I have seen a sea change for new business formation. Since the pandemic, hybrid work has taken off and has created a paradigm shift in how the world functions.
Since 2020, the United States has average around 400,000 monthly new business applications. Pre-pandemic this future was about 300,000… and often in the mid 200,000s.
This 33% lift in monthly new business applications has a lot to do with four underlying trends.
- The shift to digital products and services
- The growth in the creator economy
- The acceptance of remote work
- The growing interest in finding work via marketplaces
For example, the creator economy refers to the increasing trend of individuals creating and monetizing their products or content and doing so through various online platforms and communities.
Last week, we shared data around the amount of time spent within social apps growing 17%. That data point is in large part due to improving content.

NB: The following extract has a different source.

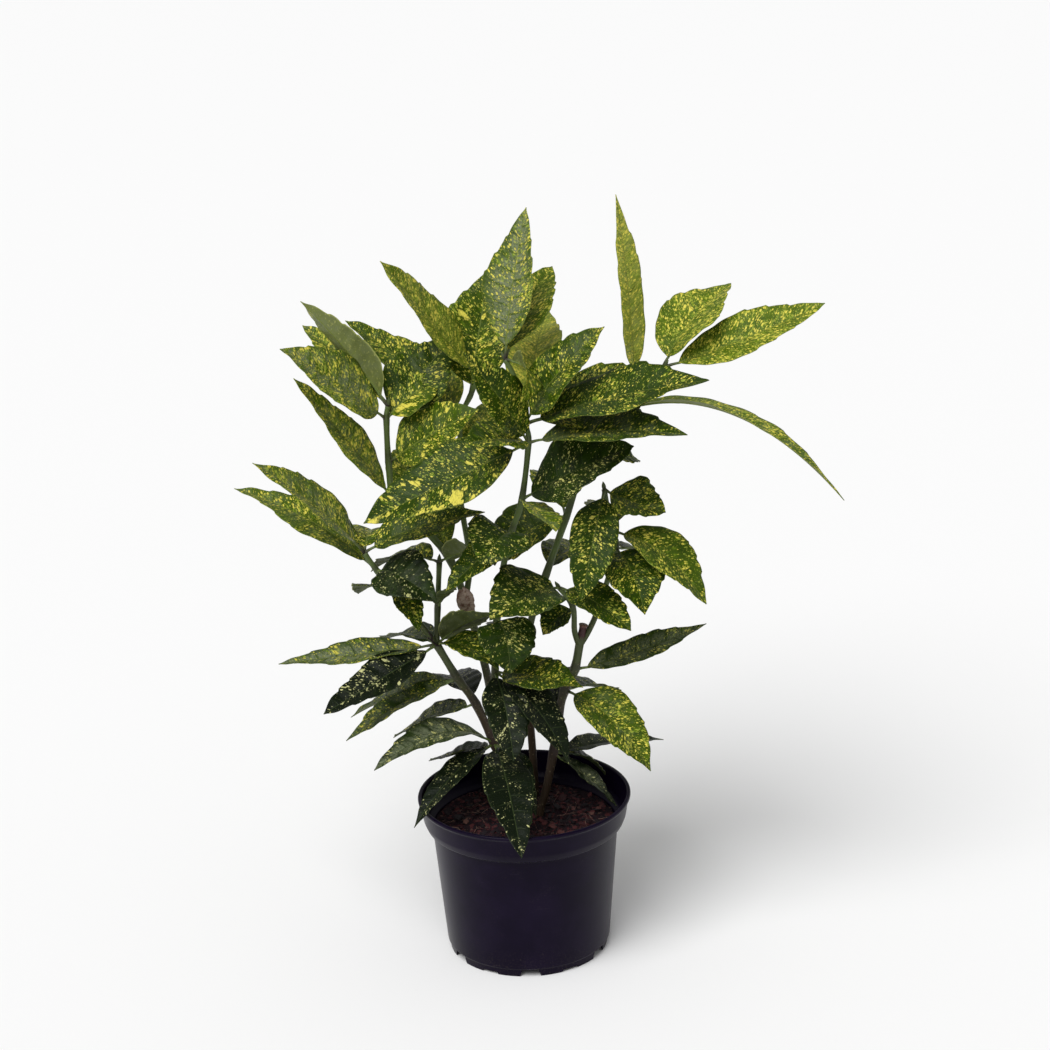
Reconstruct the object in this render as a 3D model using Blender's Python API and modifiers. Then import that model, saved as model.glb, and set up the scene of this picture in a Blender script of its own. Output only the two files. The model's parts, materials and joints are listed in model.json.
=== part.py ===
"""Potted Japanese laurel, a speckled evergreen shrub in a round nursery pot.

+Z is up and the front of the plant looks along -Y. The origin is on the axis of the
pot, at the level of the surface that it stands on. Lengths are in millimetres, and MM
turns them into metres.
"""

import math
import random
from collections import namedtuple

import bmesh
import bpy
from mathutils import Matrix, Vector

MM = 0.001
GAP = 0.3

# The pot, a nursery container of about three litres
POT_HEIGHT = 146.0
RIM_RADIUS = 95.0
RIM_DEPTH = 27.0
RIM_TAPER = 2.5
LIP = 1.8
LIP_DEPTH = 2.6
EDGE = 0.8
SHOULDER_HEIGHT = 7.2
SHOULDER_STEP = 2.6
WALL_TOP_RADIUS = 83.0
BASE_RADIUS = 73.5
FOOT_RADIUS = 72.0
FOOT_HEIGHT = 8.0
WALL = 1.8
PANEL_RADIUS = 44.0
STEPS = 36
SLOT_HEIGHT = 7.0
SLOT_WIDTH = 19.0
NOTCH_HEIGHT = 2.5
NOTCH_WIDTH = 17.0
SLOT_DEPTH = 14.0
SLOT_NARROWING = 0.8
SLOTS = 6

# The soil
SOIL_DROP = 28.0
SOIL_RELIEF = 2.2
SOIL_RINGS = 4
SOIL_MARGIN = 0.25
HOLE_SIDES = 10
CLEARANCE = 0.6

# The stems
STEM_SIDES = 6
NODE_SWELLING = 1.12

# The leaves
BLADE = 0.8
STALK = 2.4
STALK_SHARE = 0.11
FOLD = math.radians(14)
TIP_HALF_WIDTH = 0.7
TEETH = (0.58, 0.77)
TOOTH_CUT = 0.84
TOOTH_STEP = 0.035
ROWS = (0.04, 0.19, 0.40, 0.58, 0.615, 0.77, 0.805, 1.0)
WIDEST = (0.80, 0.92)
CROWN_PLACE = 0.42
EDGE_WAVE = (0.02, 0.05)
WAVES = 2
SEED = 7

Shoot = namedtuple("Shoot", "points radius")
Leaf = namedtuple("Leaf", "at tip width arch turn", defaults=(10, 15))

# Each leafy stem is a set of shoots. A shoot lists the points that its stem runs through,
# from its root or fork up, and the stem's radius at both ends. Each leaf grows from one of
# the points and ends at its tip; arch is how far the midrib rises between them, and turn
# is how far the upper face is turned to the front about the midrib, in degrees.
STEMS = {
    "leafy_stem_left": {
        "cane": (
            Shoot(
                (
                    (-10, 30, 75),
                    (-10, 30, 120),
                    (-15, 25, 155),
                    (-25, 20, 185),
                    (-40, 18, 225),
                    (-55, 12, 252),
                    (-72, 8, 287),
                ),
                (4.2, 3.2),
            ),
            (
                Leaf(3, (-97, -53, 140), 30, 10, 0),
                Leaf(3, (-4, -120, 140), 44, 14, 0),
                Leaf(3, (10, -52, 145), 28, 12, 0),
                Leaf(3, (-86, 60, 153), 32, 0, 0),
                Leaf(3, (-130, -40, 190), 38, 24, 10),
                Leaf(4, (-118, 72, 172), 42, 4, 10),
                Leaf(5, (-155, 62, 198), 42, 6, 10),
                Leaf(5, (-155, -10, 206), 35, 6, 5),
                Leaf(6, (-170, -50, 249), 42, 0, 20),
                Leaf(6, (-212, 10, 273), 36, 0, 14),
                Leaf(6, (-125, 85, 262), 42, 8, 0),
                Leaf(6, (-18, -45, 282), 44, 10, 0),
                Leaf(6, (-20, -15, 322), 39, 6, -40),
                Leaf(4, (-75, 125, 205), 42, 14, 0),
            ),
        ),
        "outer shoot": (
            Shoot(
                (
                    (-72, 8, 287),
                    (-90, 4, 315),
                    (-108, 0, 342),
                    (-120, -5, 362),
                    (-130, -8, 380),
                ),
                (2.8, 2.2),
            ),
            (
                Leaf(3, (-242, 30, 430), 51, 12, 15),
                Leaf(4, (-215, -60, 480), 50, 6, 35),
                Leaf(4, (-125, 70, 372), 39, 10, 0),
                Leaf(2, (-142, 60, 318), 39, 6, 0),
                Leaf(2, (-85, -38, 318), 26, 8, 0),
                Leaf(4, (-25, -8, 413), 50, 8, 20),
                Leaf(3, (-68, -50, 348), 53, 12, 30),
            ),
        ),
        "upright shoot": (
            Shoot(
                ((-72, 8, 287), (-70, 15, 318), (-67, 20, 359)),
                (2.8, 2.2),
            ),
            (
                Leaf(2, (-18, -30, 372), 44, 10, -30),
                Leaf(1, (-52, -15, 346), 23, 5, 0),
                Leaf(2, (-130, 70, 335), 44, 10, 0),
            ),
        ),
    },
    "leafy_stem_centre": {
        "left shoot": (
            Shoot(
                (
                    (-22, 54, 75),
                    (-22, 54, 120),
                    (-23, 50, 180),
                    (-30, 45, 245),
                    (-46, 40, 315),
                    (-58, 38, 355),
                    (-82, 36, 388),
                    (-104, 32, 414),
                    (-107, 30, 449),
                    (-107, 28, 488),
                    (-105, 28, 500),
                ),
                (4.2, 2.2),
            ),
            (
                Leaf(10, (-175, 35, 593), 52, 4, -45),
                Leaf(10, (-178, 75, 562), 39, 4, 20),
                Leaf(9, (-48, 70, 548), 58, 4, 40),
                Leaf(9, (-190, -20, 566), 62, 4, 45),
                Leaf(9, (-60, 45, 518), 46, 6, 30),
                Leaf(8, (-27, 0, 502), 58, 4, 50),
                Leaf(7, (-182, 0, 535), 39, 2, 45),
                Leaf(7, (-70, 120, 430), 44, 14, 0),
                Leaf(5, (-100, 130, 400), 42, 12, 0),
            ),
        ),
        "back shoot": (
            Shoot(
                (
                    (-46, 40, 315),
                    (-41, 58, 347),
                    (-47, 60, 403),
                    (-45, 60, 442),
                    (-44, 60, 477),
                    (-35, 60, 497),
                    (-27, 60, 514),
                ),
                (2.8, 2.0),
            ),
            (
                Leaf(5, (-14, 95, 602), 67, 4, 20),
                Leaf(6, (-104, 0, 633), 48, 0, 55),
                Leaf(4, (-142, 95, 560), 48, 8, 20),
                Leaf(3, (-94, -15, 436), 44, 8, 30),
                Leaf(3, (25, 130, 470), 49, 14, 0),
                Leaf(4, (-105, 130, 520), 49, 12, 0),
            ),
        ),
        "middle shoot": (
            Shoot(
                (
                    (-23, 50, 180),
                    (-24, 25, 215),
                    (-22, 5, 260),
                    (-18, -10, 317),
                    (-11, -15, 366),
                    (-3, -20, 398),
                    (7, -20, 427),
                    (14, -20, 477),
                    (12, -17, 493),
                    (5, -12, 530),
                    (-3, -8, 547),
                ),
                (3.2, 2.0),
            ),
            (
                Leaf(10, (19, 20, 670), 53, 4, 0),
                Leaf(10, (40, 60, 610), 56, 6, 0),
                Leaf(10, (9, -55, 523), 38, 14, -60),
                Leaf(8, (80, -30, 578), 50, 8, 45),
                Leaf(8, (163, -70, 540), 62, 6, 25),
                Leaf(8, (147, -5, 528), 64, 0, 35),
                Leaf(7, (144, -80, 497), 56, 8, 15),
                Leaf(7, (-37, -70, 571), 46, 4, 85),
                Leaf(7, (-38, -65, 492), 49, 4, 20),
                Leaf(7, (-126, -60, 424), 64, 1, 35),
                Leaf(6, (34, -78, 417), 36, 2, -20),
                Leaf(6, (102, -40, 477), 68, 4, 35),
                Leaf(5, (-30, -70, 388), 60, 8, 20),
                Leaf(5, (-61, -45, 355), 36, 2, 20),
                Leaf(3, (-8, -44, 278), 54, 12, 0),
                Leaf(2, (54, -42, 262), 46, 4, 20),
                Leaf(2, (-8, -60, 203), 42, 12, 0),
                Leaf(2, (40, -55, 196), 44, 12, 0),
                Leaf(8, (35, 110, 560), 49, 12, 0),
            ),
        ),
    },
    "leafy_stem_tall": {
        "cane": (
            Shoot(
                (
                    (10, 50, 75),
                    (10, 50, 120),
                    (8, 44, 190),
                    (5, 32, 250),
                    (11, 20, 300),
                    (26, 20, 344),
                    (45, 30, 393),
                    (63, 35, 443),
                    (81, 40, 482),
                    (107, 38, 505),
                    (126, 33, 517),
                    (132, 32, 525),
                ),
                (3.8, 2.0),
            ),
            (
                Leaf(9, (92, -20, 686), 31, 4, 120),
                Leaf(11, (195, 80, 585), 68, 8, 0),
                Leaf(11, (269, 20, 579), 53, -4, 30),
                Leaf(8, (277, -50, 426), 37, 38, -10),
                Leaf(6, (-34, 45, 348), 60, 8, 35),
                Leaf(6, (28, 140, 402), 44, 12, 0),
                Leaf(7, (112, 60, 432), 42, 8, 20),
                Leaf(9, (130, 150, 468), 49, 12, 0),
                Leaf(5, (70, 120, 330), 46, 14, 0),
                Leaf(3, (-20, 130, 260), 44, 14, 0),
            ),
        ),
    },
    "leafy_stem_right": {
        "cane": (
            Shoot(
                (
                    (14, 10, 75),
                    (14, 10, 120),
                    (19, 10, 140),
                    (27, 10, 178),
                    (33, 8, 215),
                    (39, 6, 240),
                    (48, 0, 262),
                    (53, 0, 286),
                    (57, 0, 304),
                ),
                (3.6, 3.8),
            ),
            (
                Leaf(6, (166, 20, 293), 34, -5, 20),
                Leaf(5, (111, -42, 181), 53, 16, 15),
                Leaf(5, (92, 70, 203), 39, 8, 0),
                Leaf(3, (130, 78, 158), 35, 4, 0),
                Leaf(3, (74, 30, 146), 28, 8, 0),
                Leaf(3, (82, -4, 131), 26, 4, 0),
                Leaf(4, (20, 120, 215), 44, 14, 0),
            ),
        ),
        "right shoot": (
            Shoot(
                (
                    (53, 0, 284),
                    (62, 2, 298),
                    (71, 5, 318),
                    (87, 5, 371),
                    (84, 5, 387),
                    (78, 0, 427),
                ),
                (2.8, 2.0),
            ),
            (
                Leaf(5, (129, -20, 411), 54, -2, 20),
                Leaf(4, (162, -30, 330), 53, 16, 15),
                Leaf(3, (108, -50, 330), 58, 10, 0),
                Leaf(3, (130, 65, 326), 42, 8, 0),
                Leaf(5, (54, -55, 347), 43, 12, 20),
                Leaf(4, (85, 120, 370), 46, 12, 0),
            ),
        ),
        "left shoot": (
            Shoot(
                ((53, 0, 284), (49, -5, 300), (48, -10, 324), (37, -10, 342)),
                (2.8, 2.0),
            ),
            (
                Leaf(3, (-24, -66, 336), 68, 10, 20),
                Leaf(3, (96, -48, 315), 42, 8, 15),
                Leaf(2, (21, -22, 304), 34, 4, 15),
            ),
        ),
    },
}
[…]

Creators can be content creators, developers, designers, makers, influencers, and more. They use platforms such as YouTube, TikTok, Instagram, Twitch, and Substack.
Potential Investment Implications
New business formation is often called the “lifeblood” of the economy and is at the core of innovation and drives economic progress. New businesses bring new ideas, products, and services to the market, which can lead to increased competition and ultimately better products for all of us.
Many companies serve the new businesses, new creators, or the well-recognized professionals ready to leap. Companies like Canva allow the designer to flourish. Wix enables a company to get a digital presence. Block provides a point of sale for the new cafe down the street, and Intuits QuickBooks provides businesses visibility into their financials.
The author or his firm have positions in the mentioned companies and underlying securities at the time of publication. Any opinions expressed herein are solely those of the author, and do not in any way represent the views or opinions of any other person or entity.